LES COALISÉS A PARIS. NAPOLÉON A FONTAINEBLEAU.

Napoléon, en apprenant, le 30 mars, la reddition de Paris, s'était replié sur Fontainebleau, et de même qu'il n'avait cessé d'avoir les yeux fixés sur la capitale, les coalisés n'avaient cessé d'attacher les regards sur la ville où Napoléon réunissait toute son armée. Que se passait-il à Paris? Voilà la préoccupation du camp impérial. A Paris, on se disait: Que se passe-t-il à Fontainebleau ? Or, voici ce qui se passait dans cette ville, pendant qu'à Paris la situation, courant à grands pas vers son but, aboutissait au vote de la déchéance.

Le 31 mars 1814, à six heures du matin, Napoléon se retrouvait à Fontainebleau. Dans la soirée du même jour et dans la matinée du lendemain, 1er avril, on vit arriver par la route de Sens la tète des colonnes qu'il ramenait de Champagne, et par la route d'Essonne, l'avant-garde des troupes que la capitulation avait fait sortir de Paris. Le duc de Conegliano (Moncey), commandant de la garde nationale de Paris, le duc de Dantzick (Lefebvre), le prince de la Moskowa (Ney), le duc de Tarente (Macdonald), le duc de Reggio (Oudinot), et le prince de Neuchâtel (Berthier), venant de Champagne avec l'Empereur, les ducs de Trévise et Raguse (Mortier et Marmont), sortis de Paris avec leurs troupes, se rencontraient dans

ce suprême rendez-vous des débris des armées impériales. L'Empereur, comme s'il sentait déjà la puissance se retirer de lui, n'avait pas voulu, malgré son goût pour le grandiose et l'étiquette, habiter les grands appartements du château; il s'était établi dans son petit appartement, situé au premier étage, le long de la galerie de François I. Le duc de Bassano (Maret) était le seul ministre présent en ce moment auprès de Napoléon; le duc de Vicence (Caulaincourt) était en mission auprès des coalisés, les autres ministres étaient sur la Loire, auprès de l'Impératrice.

Les troupes avaient pris position derrière la rivière d'Essonne; le duc de Raguse avait placé son quartier général à Essonne même; le duc de Trévise avait placé le sien à Mennecy.

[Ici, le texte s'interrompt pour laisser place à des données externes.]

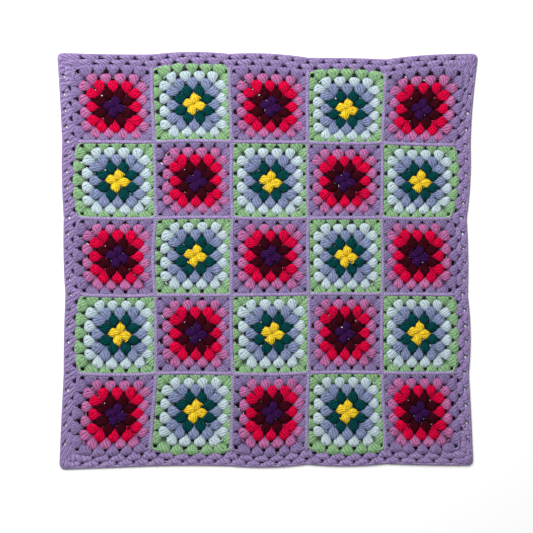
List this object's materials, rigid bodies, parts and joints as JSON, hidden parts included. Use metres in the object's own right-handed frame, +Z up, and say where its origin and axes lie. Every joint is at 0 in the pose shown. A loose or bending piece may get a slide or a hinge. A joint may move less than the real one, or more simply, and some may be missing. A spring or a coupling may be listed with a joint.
{
  "type": "crochet blanket",
  "caption": "Square lap or baby blanket of crocheted granny squares in a checkerboard of two colourways, joined with ridged seams and edged with a narrow cluster border, lying flat.",
  "frame": {"origin": "middle of the underside, on the surface that the blanket lies on", "axes": "+Z up out of the right side of the work, +Y towards the blanket's far edge and +X towards its right edge as pictured"},
  "size_m": [0.748, 0.7416, 0.0054],
  "materials": {
    "yarn_lilac": "matt soft-spun acrylic yarn, lilac outside with purple, maroon, crimson and pink rounds",
    "yarn_light_green": "matt soft-spun acrylic yarn, light green outside with yellow, teal, grey blue and ice blue rounds"
  },
  "bodies": {
    "root": {"panel_1_1": "yarn_lilac", "panel_1_2": "yarn_light_green", "panel_1_3": "yarn_lilac", "panel_1_4": "yarn_light_green", "panel_1_5": "yarn_lilac", "panel_2_1": "yarn_light_green", "panel_2_2": "yarn_lilac", "panel_2_3": "yarn_light_green", "panel_2_4": "yarn_lilac", "panel_2_5": "yarn_light_green", "panel_3_1": "yarn_lilac", "panel_3_2": "yarn_light_green", "panel_3_3": "yarn_lilac", "panel_3_4": "yarn_light_green", "panel_3_5": "yarn_lilac", "panel_4_1": "yarn_light_green", "panel_4_2": "yarn_lilac", "panel_4_3": "yarn_light_green", "panel_4_4": "yarn_lilac", "panel_4_5": "yarn_light_green", "panel_5_1": "yarn_lilac", "panel_5_2": "yarn_light_green", "panel_5_3": "yarn_lilac", "panel_5_4": "yarn_light_green", "panel_5_5": "yarn_lilac", "seam_upright_1": "yarn_lilac", "seam_upright_2": "yarn_lilac", "seam_upright_3": "yarn_lilac", "seam_upright_4": "yarn_lilac", "seam_level_1_1": "yarn_lilac", "seam_level_1_2": "yarn_lilac", "seam_level_1_3": "yarn_lilac", "seam_level_1_4": "yarn_lilac", "seam_level_1_5": "yarn_lilac", "seam_level_2_1": "yarn_lilac", "seam_level_2_2": "yarn_lilac", "seam_level_2_3": "yarn_lilac", "seam_level_2_4": "yarn_lilac", "seam_level_2_5": "yarn_lilac", "seam_level_3_1": "yarn_lilac", "seam_level_3_2": "yarn_lilac", "seam_level_3_3": "yarn_lilac", "seam_level_3_4": "yarn_lilac", "seam_level_3_5": "yarn_lilac", "seam_level_4_1": "yarn_lilac", "seam_level_4_2": "yarn_lilac", "seam_level_4_3": "yarn_lilac", "seam_level_4_4": "yarn_lilac", "seam_level_4_5": "yarn_lilac", "border": "yarn_lilac"}
  },
  "joints": []
}
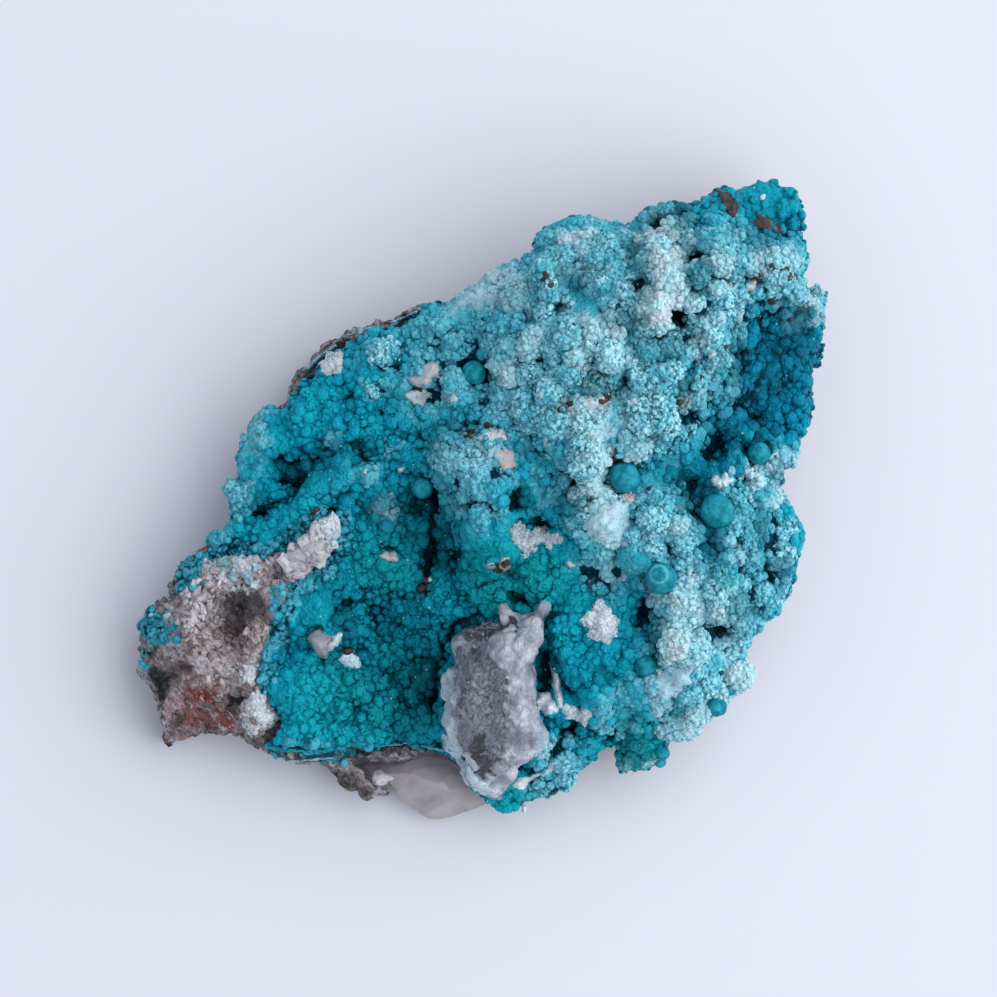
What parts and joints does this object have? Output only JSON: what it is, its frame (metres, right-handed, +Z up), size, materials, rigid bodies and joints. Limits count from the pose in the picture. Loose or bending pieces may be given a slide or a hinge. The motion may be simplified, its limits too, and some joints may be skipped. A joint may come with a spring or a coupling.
{
  "type": "chrysocolla specimen",
  "caption": "Hand specimen of chrysocolla: a knobbly blue-green crust on flat-based host rock, with a grey chalcedony nodule, quartz and small malachite balls.",
  "frame": {"origin": "centre of the overall box in plan, on the flat face that the specimen rests on", "axes": "+Z up, away from the rest face; +X along the specimen's length, towards its narrow crusted end, away from the bare rock; +Y to its left when seen from the bare rock's end, so the quartz and the nodule are on the -Y side"},
  "size_m": [0.0846, 0.0544, 0.0244],
  "materials": {
    "host_rock": "matte",
    "chrysocolla": "satin",
    "quartz": "satin",
    "chalcedony": "satin",
    "malachite": "satin"
  },
  "bodies": {
    "root": {"host_rock": "host_rock", "chrysocolla_crust": "chrysocolla", "quartz_mass": "quartz", "chalcedony_nodule": "chalcedony", "malachite_ball_1": "malachite", "malachite_ball_2": "malachite", "malachite_ball_3": "malachite", "malachite_ball_4": "malachite", "malachite_ball_5": "malachite", "malachite_ball_6": "malachite"}
  },
  "joints": []
}
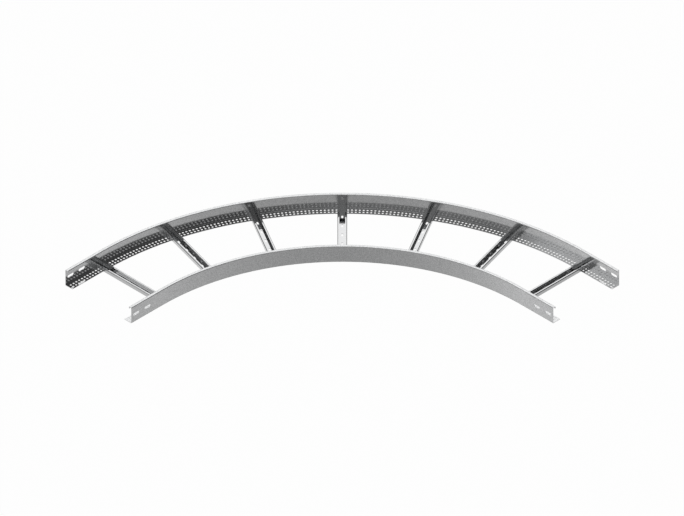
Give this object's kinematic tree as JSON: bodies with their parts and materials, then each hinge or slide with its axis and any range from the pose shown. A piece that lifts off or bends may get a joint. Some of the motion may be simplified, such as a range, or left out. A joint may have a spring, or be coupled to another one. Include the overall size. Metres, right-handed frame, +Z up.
{
  "type": "cable ladder bend",
  "caption": "Horizontal right-angle bend for a cable ladder: two curved side rails with perforated flanges joined by slotted C-profile rungs.",
  "frame": {"origin": "centre of the footprint's box, on the underside of the rails' flanges", "axes": "+Z up, out of the open side; the straight ends run along -X and -Y, and the bend's outside corner is towards +X +Y"},
  "size_m": [1.243, 1.243, 0.06],
  "materials": {
    "galvanised_sheet": "strip-galvanised steel sheet, fine dull grain",
    "galvanised_rung": "strip-galvanised steel profile, smooth"
  },
  "bodies": {
    "root": {"inner_side_rail": "galvanised_sheet", "outer_side_rail": "galvanised_sheet", "rung_1": "galvanised_rung", "rung_2": "galvanised_rung", "rung_3": "galvanised_rung", "rung_4": "galvanised_rung", "rung_5": "galvanised_rung", "rung_6": "galvanised_rung", "rung_7": "galvanised_rung"}
  },
  "joints": []
}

Les troupes venant de Paris s'étaient ralliées derrière cette ligne; celles venant de Champagne prirent une position intermédiaire du côté de Fontainebleau; les bagages et le grand parc d'artillerie avaient été dirigés sur Orléans. Napoléon avait entre vingt-cinq et trente mille hommes réunis sur ces divers points le 1er avril au soir.

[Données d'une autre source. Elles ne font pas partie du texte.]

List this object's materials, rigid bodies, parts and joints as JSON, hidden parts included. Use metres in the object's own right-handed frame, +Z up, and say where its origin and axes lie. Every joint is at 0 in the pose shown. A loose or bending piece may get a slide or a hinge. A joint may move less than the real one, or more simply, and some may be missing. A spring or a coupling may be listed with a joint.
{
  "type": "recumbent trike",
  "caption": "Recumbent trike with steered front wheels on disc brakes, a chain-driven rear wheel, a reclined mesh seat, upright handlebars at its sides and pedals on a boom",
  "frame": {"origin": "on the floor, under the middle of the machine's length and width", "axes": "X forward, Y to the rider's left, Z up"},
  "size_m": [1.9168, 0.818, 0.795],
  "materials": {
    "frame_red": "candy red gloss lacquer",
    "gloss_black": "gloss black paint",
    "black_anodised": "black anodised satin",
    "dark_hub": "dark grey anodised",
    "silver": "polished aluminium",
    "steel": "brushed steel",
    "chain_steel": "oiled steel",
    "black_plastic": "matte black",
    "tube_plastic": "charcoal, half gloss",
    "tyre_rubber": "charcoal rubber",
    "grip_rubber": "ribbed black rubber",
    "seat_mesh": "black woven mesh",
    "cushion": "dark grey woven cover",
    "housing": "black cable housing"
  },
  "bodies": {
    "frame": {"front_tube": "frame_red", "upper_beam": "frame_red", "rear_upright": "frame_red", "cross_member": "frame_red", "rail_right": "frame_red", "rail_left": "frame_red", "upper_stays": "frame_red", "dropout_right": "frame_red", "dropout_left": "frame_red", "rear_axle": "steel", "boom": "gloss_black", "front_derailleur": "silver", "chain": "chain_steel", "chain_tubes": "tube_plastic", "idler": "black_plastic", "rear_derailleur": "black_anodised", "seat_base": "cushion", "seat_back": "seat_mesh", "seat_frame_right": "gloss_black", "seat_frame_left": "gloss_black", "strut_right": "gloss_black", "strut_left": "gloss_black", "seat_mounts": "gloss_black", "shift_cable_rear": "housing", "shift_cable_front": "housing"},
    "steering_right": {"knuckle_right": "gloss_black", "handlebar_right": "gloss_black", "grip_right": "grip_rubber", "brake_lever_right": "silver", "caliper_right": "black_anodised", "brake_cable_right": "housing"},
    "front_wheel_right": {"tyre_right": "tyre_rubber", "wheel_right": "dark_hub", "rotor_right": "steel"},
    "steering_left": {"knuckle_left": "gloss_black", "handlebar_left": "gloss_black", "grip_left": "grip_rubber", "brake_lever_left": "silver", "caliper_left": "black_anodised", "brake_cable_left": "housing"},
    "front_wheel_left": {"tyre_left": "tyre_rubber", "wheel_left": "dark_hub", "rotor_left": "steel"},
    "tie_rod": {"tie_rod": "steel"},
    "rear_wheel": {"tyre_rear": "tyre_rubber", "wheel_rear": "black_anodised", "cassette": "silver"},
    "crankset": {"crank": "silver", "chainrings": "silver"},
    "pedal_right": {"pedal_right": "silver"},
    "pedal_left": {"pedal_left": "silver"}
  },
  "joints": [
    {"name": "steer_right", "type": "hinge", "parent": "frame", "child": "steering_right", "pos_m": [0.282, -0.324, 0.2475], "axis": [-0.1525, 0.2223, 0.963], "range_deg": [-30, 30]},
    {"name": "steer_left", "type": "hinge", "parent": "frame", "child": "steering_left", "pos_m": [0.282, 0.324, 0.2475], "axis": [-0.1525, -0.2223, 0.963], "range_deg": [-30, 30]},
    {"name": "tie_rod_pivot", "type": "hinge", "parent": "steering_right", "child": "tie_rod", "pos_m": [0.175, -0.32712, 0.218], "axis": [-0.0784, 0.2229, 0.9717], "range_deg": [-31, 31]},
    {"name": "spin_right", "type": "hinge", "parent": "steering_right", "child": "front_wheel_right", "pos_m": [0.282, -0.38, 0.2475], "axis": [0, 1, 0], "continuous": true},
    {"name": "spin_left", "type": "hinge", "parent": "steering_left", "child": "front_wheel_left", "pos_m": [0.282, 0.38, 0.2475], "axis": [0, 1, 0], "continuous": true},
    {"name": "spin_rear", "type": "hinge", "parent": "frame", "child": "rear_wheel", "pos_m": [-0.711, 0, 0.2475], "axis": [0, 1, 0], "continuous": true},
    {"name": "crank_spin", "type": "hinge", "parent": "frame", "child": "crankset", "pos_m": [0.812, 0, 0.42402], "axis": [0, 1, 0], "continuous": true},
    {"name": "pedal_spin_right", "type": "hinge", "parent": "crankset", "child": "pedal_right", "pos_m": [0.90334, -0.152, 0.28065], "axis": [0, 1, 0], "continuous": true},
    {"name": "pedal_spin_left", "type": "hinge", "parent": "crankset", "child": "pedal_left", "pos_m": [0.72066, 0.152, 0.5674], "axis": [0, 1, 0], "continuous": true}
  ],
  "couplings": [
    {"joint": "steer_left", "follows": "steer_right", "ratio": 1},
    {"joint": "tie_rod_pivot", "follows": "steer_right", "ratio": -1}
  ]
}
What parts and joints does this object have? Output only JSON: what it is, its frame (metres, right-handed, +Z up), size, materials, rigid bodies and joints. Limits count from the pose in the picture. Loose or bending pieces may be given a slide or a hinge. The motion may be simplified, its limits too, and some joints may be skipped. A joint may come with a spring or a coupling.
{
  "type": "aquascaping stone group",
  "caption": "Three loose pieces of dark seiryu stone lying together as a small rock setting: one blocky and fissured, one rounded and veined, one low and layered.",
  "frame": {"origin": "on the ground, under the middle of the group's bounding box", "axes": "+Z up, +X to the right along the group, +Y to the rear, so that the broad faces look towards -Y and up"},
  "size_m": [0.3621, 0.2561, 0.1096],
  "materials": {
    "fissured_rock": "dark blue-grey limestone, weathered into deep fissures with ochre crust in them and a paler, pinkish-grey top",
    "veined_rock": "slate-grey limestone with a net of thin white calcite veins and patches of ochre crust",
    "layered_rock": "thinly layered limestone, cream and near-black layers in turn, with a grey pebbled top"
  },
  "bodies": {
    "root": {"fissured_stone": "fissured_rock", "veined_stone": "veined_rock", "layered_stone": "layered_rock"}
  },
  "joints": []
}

Il était dans une de ces situations où, quand il en est temps encore, les minutes bien ou mal employées conservent ou perdent les couronnes. Il demeura immobile à Fontainebleau la nuit du 1er avril et la journée du 2, attendant les dépêches du duc de Vicence, qui, envoyé pour traiter de la paix avec les coalisés, les avait suivis à Paris. Cependant il était facile de prévoir qu'il y aurait à Paris des trames ourdies contre sa puissance et un mouvement d'opinion qui profiterait de chaque moment qu'il lui laisserait. La seule ressource qui lui restât, c'était de frapper à la hâte un grand coup militaire, avant que Paris et la coalition fussent plus fortement engagés contre lui. L'évidence l'indiquait, et le spectacle que Napoléon avait sous les yeux à Fontainebleau même achevait de lui révéler clairement le péril de sa situation et l'urgence d'agir. Les chefs de l'armée

prêtaient une oreille inquiète à tous les bruits venus de Paris, comme s'ils attendaient de là la solution, en renonçant dès lors à la trouver à la pointe de leur épée. La nouvelle de la formation du gouvernement provisoire, celle de la proclamation du conseil municipal, avaient produit une vive impression à Fontainebleau, où elles étaient connues dans les journées des 1er et 2 avril. Il était à prévoir et à craindre pour Napoléon que le gouvernement provisoire ne se hâtât de nouer des négociations avec quelques-uns des chefs militaires les plus influents de l'armée impériale.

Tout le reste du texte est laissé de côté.